## TASK
Quote, with no changes, the lines that run from the top of the material to the line with "cords: the string", both included.

## MATERIAL PROVIDED
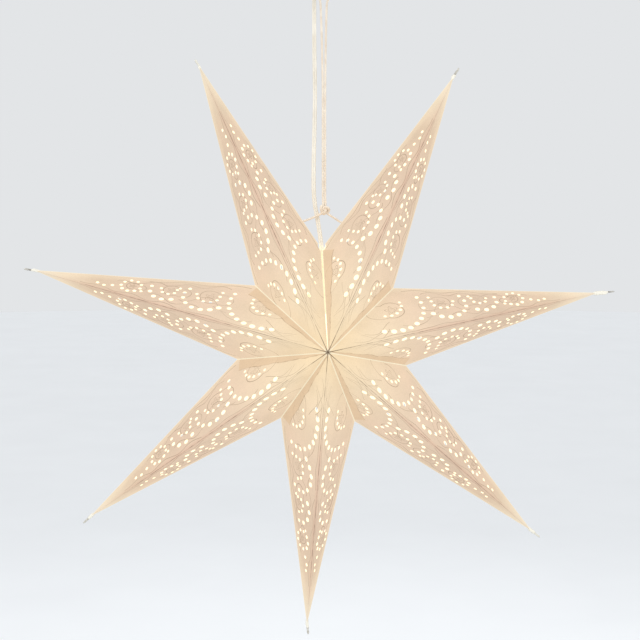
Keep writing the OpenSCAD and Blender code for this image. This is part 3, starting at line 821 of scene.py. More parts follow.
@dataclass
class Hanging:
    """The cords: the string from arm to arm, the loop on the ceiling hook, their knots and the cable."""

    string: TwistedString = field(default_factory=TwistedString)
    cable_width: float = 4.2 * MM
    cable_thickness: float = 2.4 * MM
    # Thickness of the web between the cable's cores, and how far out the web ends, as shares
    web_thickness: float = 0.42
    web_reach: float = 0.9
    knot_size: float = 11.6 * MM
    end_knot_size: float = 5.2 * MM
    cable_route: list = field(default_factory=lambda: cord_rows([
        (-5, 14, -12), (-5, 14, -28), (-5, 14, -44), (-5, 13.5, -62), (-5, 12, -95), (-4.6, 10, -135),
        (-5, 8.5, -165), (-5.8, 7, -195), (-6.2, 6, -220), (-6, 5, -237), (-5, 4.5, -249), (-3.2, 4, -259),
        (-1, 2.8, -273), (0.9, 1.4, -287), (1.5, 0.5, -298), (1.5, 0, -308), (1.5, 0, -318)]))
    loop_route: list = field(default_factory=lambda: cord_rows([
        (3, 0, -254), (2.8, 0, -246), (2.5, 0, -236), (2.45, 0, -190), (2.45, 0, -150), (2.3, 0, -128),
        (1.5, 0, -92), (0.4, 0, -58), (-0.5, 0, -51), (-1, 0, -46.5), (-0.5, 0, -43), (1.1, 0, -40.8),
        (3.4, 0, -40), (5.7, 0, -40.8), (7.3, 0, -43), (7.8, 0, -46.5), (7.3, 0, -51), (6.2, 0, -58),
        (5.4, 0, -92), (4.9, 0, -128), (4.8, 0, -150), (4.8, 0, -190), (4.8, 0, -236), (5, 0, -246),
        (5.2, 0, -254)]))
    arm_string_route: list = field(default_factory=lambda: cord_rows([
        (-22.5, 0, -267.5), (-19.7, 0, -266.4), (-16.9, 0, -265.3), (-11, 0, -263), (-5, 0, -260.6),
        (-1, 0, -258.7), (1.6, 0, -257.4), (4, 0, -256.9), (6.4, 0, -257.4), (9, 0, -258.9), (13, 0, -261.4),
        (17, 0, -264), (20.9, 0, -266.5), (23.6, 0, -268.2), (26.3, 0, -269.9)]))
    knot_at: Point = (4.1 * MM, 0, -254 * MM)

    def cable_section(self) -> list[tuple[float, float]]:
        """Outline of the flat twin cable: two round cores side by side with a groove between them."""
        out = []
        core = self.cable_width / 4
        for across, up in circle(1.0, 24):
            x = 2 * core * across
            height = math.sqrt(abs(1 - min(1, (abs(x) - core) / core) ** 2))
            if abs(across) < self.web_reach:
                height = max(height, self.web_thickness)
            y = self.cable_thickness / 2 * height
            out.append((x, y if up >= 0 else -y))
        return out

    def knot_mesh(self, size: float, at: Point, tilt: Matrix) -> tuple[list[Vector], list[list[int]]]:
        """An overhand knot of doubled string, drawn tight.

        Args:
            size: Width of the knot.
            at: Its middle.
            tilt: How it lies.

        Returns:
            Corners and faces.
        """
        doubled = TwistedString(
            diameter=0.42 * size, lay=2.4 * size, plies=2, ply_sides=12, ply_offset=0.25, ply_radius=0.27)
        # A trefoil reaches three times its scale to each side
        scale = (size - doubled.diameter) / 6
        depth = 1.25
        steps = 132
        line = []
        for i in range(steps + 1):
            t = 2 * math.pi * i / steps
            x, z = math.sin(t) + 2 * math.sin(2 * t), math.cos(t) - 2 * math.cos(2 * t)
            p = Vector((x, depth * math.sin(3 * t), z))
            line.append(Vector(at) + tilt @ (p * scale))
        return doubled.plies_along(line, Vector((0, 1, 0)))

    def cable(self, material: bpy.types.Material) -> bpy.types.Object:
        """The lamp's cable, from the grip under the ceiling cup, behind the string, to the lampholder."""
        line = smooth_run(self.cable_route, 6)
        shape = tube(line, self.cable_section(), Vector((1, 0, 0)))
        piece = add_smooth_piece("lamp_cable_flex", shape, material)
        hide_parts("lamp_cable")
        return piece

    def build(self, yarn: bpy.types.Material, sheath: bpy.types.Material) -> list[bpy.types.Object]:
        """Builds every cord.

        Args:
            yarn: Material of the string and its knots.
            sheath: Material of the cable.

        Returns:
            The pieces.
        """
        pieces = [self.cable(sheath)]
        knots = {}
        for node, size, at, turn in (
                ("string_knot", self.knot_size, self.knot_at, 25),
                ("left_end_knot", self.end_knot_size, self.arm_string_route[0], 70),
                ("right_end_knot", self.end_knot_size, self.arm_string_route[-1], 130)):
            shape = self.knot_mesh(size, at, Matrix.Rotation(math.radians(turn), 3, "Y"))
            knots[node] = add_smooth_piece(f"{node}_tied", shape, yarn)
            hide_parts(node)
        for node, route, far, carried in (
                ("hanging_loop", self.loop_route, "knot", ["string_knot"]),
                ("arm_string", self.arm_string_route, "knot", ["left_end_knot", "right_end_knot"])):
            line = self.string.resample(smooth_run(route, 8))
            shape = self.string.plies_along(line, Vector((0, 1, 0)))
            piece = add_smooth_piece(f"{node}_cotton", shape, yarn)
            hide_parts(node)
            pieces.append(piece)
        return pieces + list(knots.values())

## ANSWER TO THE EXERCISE
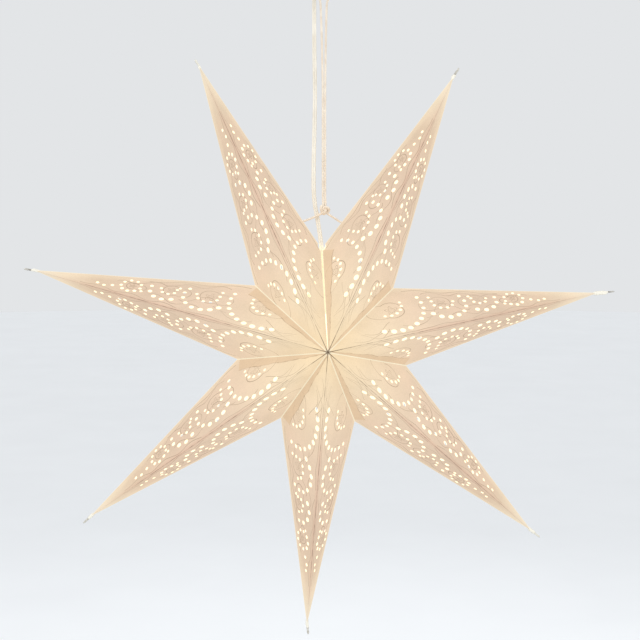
Keep writing the OpenSCAD and Blender code for this image. This is part 3, starting at line 821 of scene.py. More parts follow.
@dataclass
class Hanging:
    """The cords: the string from arm to arm, the loop on the ceiling hook, their knots and the cable."""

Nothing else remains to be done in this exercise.